Electromyography (EMG) is a procedure used to diagnose disorders that affect muscle and nerve health, including Charcot-Marie-Tooth disease (CMT). It measures the electrical activity connecting muscles to specialized nerve cells called motor neurons.
What can EMG diagnose?
Physicians may perform an EMG if a patient feels tingling, numbness, pain, cramping, or weakness in the muscles. EMG helps to diagnose conditions that interfere with normal muscle contraction, such as muscle disorders, nerve disorders, and disorders of the neuromuscular junction (connection between a nerve and muscle cells).
Relevant to CMT, this procedure can determine damage in the peripheral nerves, those outside the brain and spinal cord.
EMG and Charcot-Marie-Tooth disease
The speed with which electrical signals are transmitted in people with CMT is slower than normal.
In those with CMT type 1, the disorder’s most common and characterized by damage to the myelin sheath (the insulating cover of nerve extensions), nerve conduction velocity is usually less than 38 meters per second (m/sec).
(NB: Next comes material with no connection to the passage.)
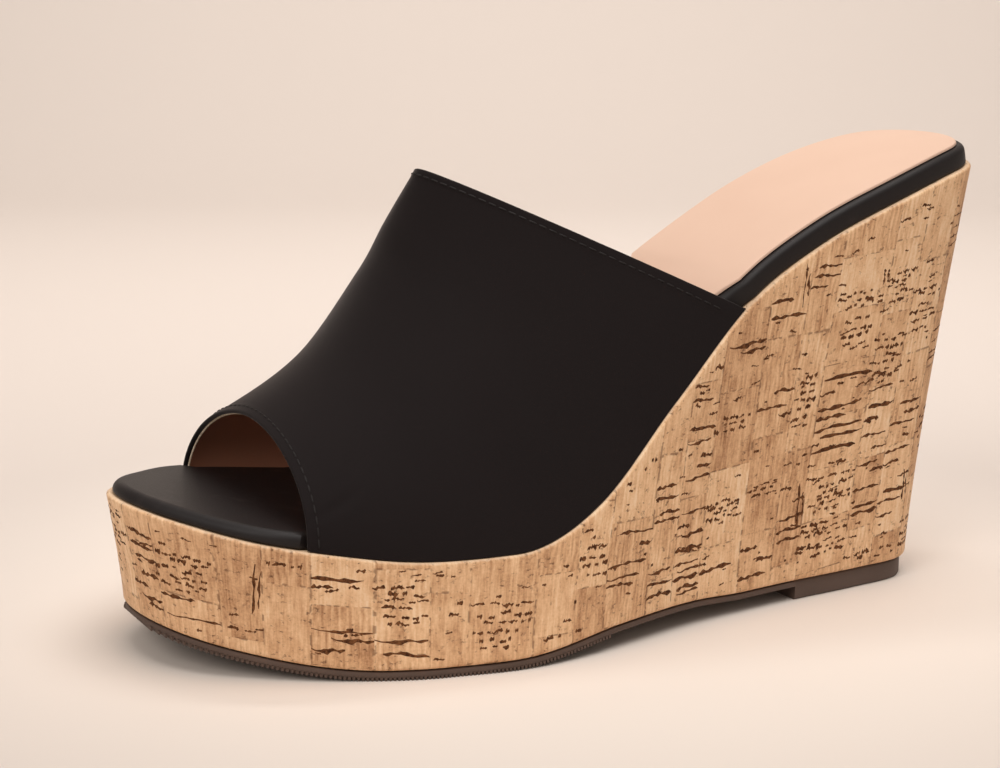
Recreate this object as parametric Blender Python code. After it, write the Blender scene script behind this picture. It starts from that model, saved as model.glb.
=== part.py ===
"""A wedge mule for the left foot: a cork-wrapped wedge and platform, a black footbed, a nude insole sock,
a one-piece black vamp open at toe and heel, a thin rubber outsole and a rubber heel lift.

The toe points to -Y, the outer (lateral) side of the foot is +X and the floor is Z = 0. Metres.
Everything lies on stations along the shoe: station 0 is the back of the heel and station 1 the tip of
the toe, and each station has one point on the lateral side and one on the medial side.
"""

import math

import bmesh
import bpy
import numpy as np

# Main sizes of the sole
SHOE_LENGTH = 0.228
BALL_WIDTH = 0.087
HEEL_HEIGHT = 0.1110
PLATFORM_HEIGHT = 0.0272
TOE_RISE = 0.0115
TOE_SPRING = 0.0087
ARCH_LIFT = 0.0020
HEEL_UNDERCUT = 0.0131
TOE_UNDERCUT = 0.0038

# The vamp's height over the platform, at the toe opening and at the topline
OPENING_RISE = 0.0285
INSTEP_RISE = 0.0841

# Thicknesses
FOOTBED_THICKNESS = 0.0050
FOOTBED_TOE_THICKNESS = 0.0030
SOCK_THICKNESS = 0.0008
UPPER_WALL = 0.0016
OUTSOLE_THICKNESS = 0.0020
LIFT_THICKNESS = 0.0052

# Lengths of the pieces that end along the shoe
LIFT_LENGTH = 0.0460
SOCK_LENGTH = 0.1370

# Ledges, rounded edges and clearances
CORK_TOP_ROUND = 0.0008
CORK_BOTTOM_ROUND = 0.0012
CORK_LEDGE = 0.0012
FOOTBED_ROUND = 0.0016
FOOTBED_TOE_ROUND = 0.0022
FOOTBED_ROUND_LIMIT = 0.8
SOCK_MARGIN = 0.0012
LIFT_INSET = 0.0014
LIFT_JOINT = 0.0005
OUTSOLE_INSET = 0.0005
UPPER_CLEARANCE = 0.0005
SOCK_END_CLEARANCE = 0.0011
TUCK_LENGTH = 0.0030
GAP = 0.0003

# How far the footbed's side leans in beside the vamp, for each metre that it rises
TUCK_LEAN = 0.35

# The wall of the wedge leans in fastest under its top edge
WALL_LEAN_POWER = 1.25

# Fineness of the meshes
STATION_COUNT = 44
WALL_ROWS = 6
ROUND_ROWS = 3
RIB_COUNT = 24
RIB_POINTS = 36
OUTLINE_POINTS = 361
STATION_DIGITS = 5

# Plan outline of the wedge's top edge: middle and half width are shares of the ball width
TOP_OUTLINE = {
    "station": (0.00, 0.03, 0.08, 0.16, 0.30, 0.45, 0.60, 0.70, 0.80, 0.90, 0.96, 1.00),
    "middle": (0.045, 0.043, 0.042, 0.044, 0.064, 0.053, 0.024, -0.022, -0.059, -0.082, -0.089, -0.101),
    "half": (0.000, 0.250, 0.308, 0.333, 0.316, 0.379, 0.466, 0.500, 0.491, 0.410, 0.250, 0.000),
}

# Plan outline of the wedge's bottom edge, whose stations run from its own heel to its own toe
BOTTOM_OUTLINE = {
    "station": (0.00, 0.04, 0.12, 0.25, 0.38, 0.50, 0.62, 0.72, 0.82, 0.91, 0.97, 1.00),
    "middle": (0.041, 0.039, 0.037, 0.044, 0.051, 0.051, 0.028, -0.018, -0.056, -0.083, -0.096, -0.101),
    "half": (0.000, 0.221, 0.265, 0.293, 0.341, 0.420, 0.482, 0.491, 0.443, 0.341, 0.224, 0.000),
}

# Height of the top edge: the heel column spans platform to heel, the toe column the rise at the toe
TOP_PROFILE = {
    "station": (0.00, 0.08, 0.16, 0.25, 0.35, 0.45, 0.55, 0.65, 0.75, 0.85, 0.93, 1.00),
    "heel": (1.000, 0.953, 0.882, 0.782, 0.617, 0.363, 0.106, 0.000, 0.000, 0.000, 0.000, 0.000),
    "toe": (0.000, 0.000, 0.000, 0.000, 0.000, 0.000, 0.000, 0.000, 0.033, 0.342, 0.643, 1.000),
}

# Height of the bottom edge: the lift, the arch behind the ball and the spring at the toe
BOTTOM_PROFILE = {
    "station": (0.00, 0.30, 0.38, 0.50, 0.63, 0.70, 0.78, 0.86, 0.93, 1.00),
    "lift": (1.000, 1.000, 0.900, 0.550, 0.060, 0.000, 0.000, 0.000, 0.000, 0.000),
    "arch": (0.000, 0.000, 0.600, 1.000, 0.080, 0.000, 0.000, 0.000, 0.000, 0.000),
    "spring": (0.000, 0.000, 0.000, 0.000, 0.000, 0.000, 0.000, 0.170, 0.520, 1.000),
}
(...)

Notably, normal values are greater than 50 m/s.
In CMT type 2, characterized by damage to nerve extensions (axons), conduction velocity is higher than 38 m/s, while in people with congenital or early childhood forms (CMT type 3), values are typically less than 20 m/sec. Velocity values in patients with dominant intermediate CMT are in the intermediate range (24 to 50 m/s).
How is an EMG performed?
Muscles contract in response to electrical signals transmitted by motor neurons. These signals can be translated into numbers, graphs, or sounds using EMG.
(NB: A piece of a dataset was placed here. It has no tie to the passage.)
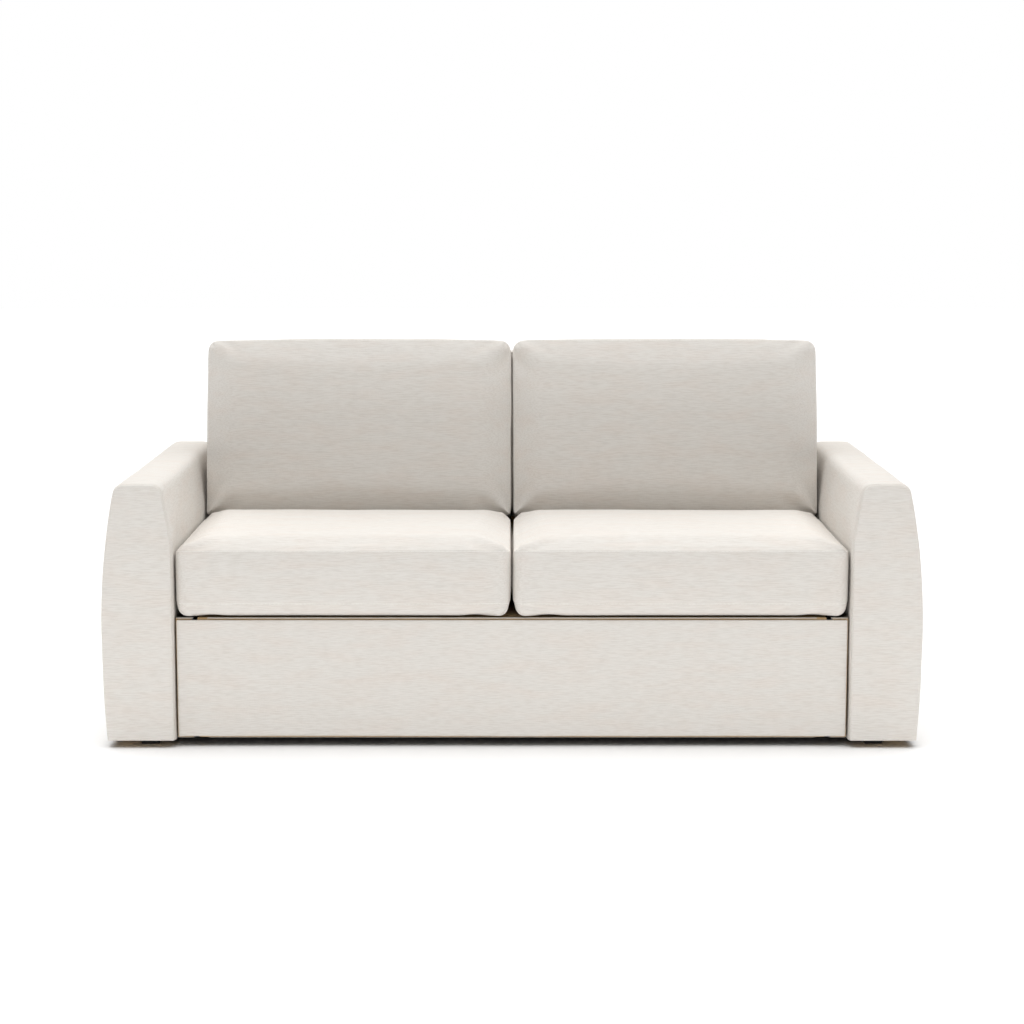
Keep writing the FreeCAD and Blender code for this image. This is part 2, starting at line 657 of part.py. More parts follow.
def rail_slot():
    """Slot in the rail board for the hinge ears and the side bar, right side."""
    x0 = BED_HALF_WIDTH - STEEL - PIN_HEAD - 2 * SIDE_PLAY
    y0 = RAIL_FACE_Y + RAIL_COVER
    return box(x0, BAR_X + RAIL_BAR, y0, y0 + RAIL_BOARD, RAIL_BOTTOM_Z, RAIL_TOP_Z)


def front_rail_board():
    """Board behind the padding of the front rail, in three lengths between the hinges."""
    y0 = RAIL_FACE_Y + RAIL_COVER
    board = box(-RAIL_HALF_WIDTH, RAIL_HALF_WIDTH, RAIL_FACE_Y, y0 + RAIL_BOARD, RAIL_BOTTOM_Z, RAIL_TOP_Z)
    long_edges = []
    for edge in board.Edges:
        if edge.BoundBox.XLength > 1 and edge.BoundBox.YMax < RAIL_FACE_Y + 0.01:
            long_edges.append(edge)
    board = board.makeFillet(RAIL_EDGE_RADIUS, long_edges)
    front = box(-RAIL_HALF_WIDTH, RAIL_HALF_WIDTH, RAIL_FACE_Y, y0, RAIL_BOTTOM_Z, RAIL_TOP_Z)
    board = board.cut(front)
    return cut_all(board, both_sides(rail_slot())).Solids


def rail_side_bar():
    """Steel bar between the two hinges of the rail, right side."""
    lower = (HINGE_Y, LOWER_HINGE_Z)
    upper = (HINGE_Y, UPPER_HINGE_Z)
    return strap(BAR_X, BAR_X + RAIL_BAR, lower, upper, EAR_RADIUS)


def rail_hinge_pins():
    """Pins from the rail's side bars through the ears of both platforms."""
    pins = []
    inner = BED_HALF_WIDTH - STEEL - SIDE_PLAY
    for z in (LOWER_HINGE_Z, UPPER_HINGE_Z):
        pin = rod_x(inner - PIN_HEAD, BAR_X, HINGE_Y, z, HINGE_PIN_RADIUS)
        head = rod_x(inner - PIN_HEAD, inner, HINGE_Y, z, PIN_HEAD_RADIUS)
        pins += both_sides(pin.fuse(head).removeSplitter())
    return pins


def mattress_bend():
    """Wedge of mattress behind the rail, where the mattress folds over."""
    y0 = RAIL_FACE_Y + RAIL_COVER + RAIL_BOARD
    middle = (DECK_Z + SEAT_DECK_Z) / 2
    half = (SEAT_DECK_Z - DECK_Z) / 2 + HINGE_DEPTH / 2
    tip = y0 + half - FOLD_GAP
    outline = [(y0, middle - half), (tip - FOLD_GAP, middle), (y0, middle + half)]
    return side_profile(outline, -MATTRESS_HALF_WIDTH + FOLD_GAP, MATTRESS_HALF_WIDTH - FOLD_GAP)


# Seat platform


def seat_side_rail():
    """Angle rail along the seat platform with a hinge ear at its front, right side."""
    x0 = BED_HALF_WIDTH - STEEL
    ear_low = UPPER_HINGE_Z - EAR_RADIUS
    ear_top = UPPER_HINGE_Z + EAR_RADIUS
    outline = [(HINGE_Y, ear_low), (SECTION_START_Y, ear_low), (SECTION_START_Y, SEAT_DECK_Z)]
    outline += [(SEAT_SECTION_END, SEAT_DECK_Z), (SEAT_SECTION_END, RAIL_TOP_Z)]
    outline += [(SECTION_START_Y, RAIL_TOP_Z), (SECTION_START_Y, ear_top), (HINGE_Y, ear_top)]
    web = side_profile(outline, x0, BED_HALF_WIDTH)
    web = web.fuse(rod_x(x0, BED_HALF_WIDTH, HINGE_Y, UPPER_HINGE_Z, EAR_RADIUS))
    low = RAIL_TOP_Z - SEAT_DECK - STEEL
    flange = box(BED_HALF_WIDTH - FLANGE, x0, SECTION_START_Y, SEAT_SECTION_END, low, low + STEEL)
    rail = web.fuse(flange).removeSplitter()
    pin_bore = HINGE_PIN_RADIUS + RUNNING_FIT
    return rail.cut(rod_x(x0 - 1, BED_HALF_WIDTH + 1, HINGE_Y, UPPER_HINGE_Z, pin_bore))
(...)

EMG is performed in two parts. In the first part, a nerve conduction study (NCS) is conducted to measure the ability of nerves to transmit electrical impulses. This involves applying mild electrical impulses, via electrode patches, to the skin. Conduction speed is calculated by measuring the distance and the time taken by electrical impulses to travel between the electrodes.
The test’s second part focuses on muscle health and function. This involves inserting a tiny needle into the muscle, so that it records the signal when the muscle is at rest or when it contracts. The procedure can cause a pinprick sensation when the needle is inserted.
An EMG is considered safe, but patients may experience bleeding, especially if they are using blood thinner medications. Bruising at the site where the needle was inserted and temporary muscle soreness are also possible.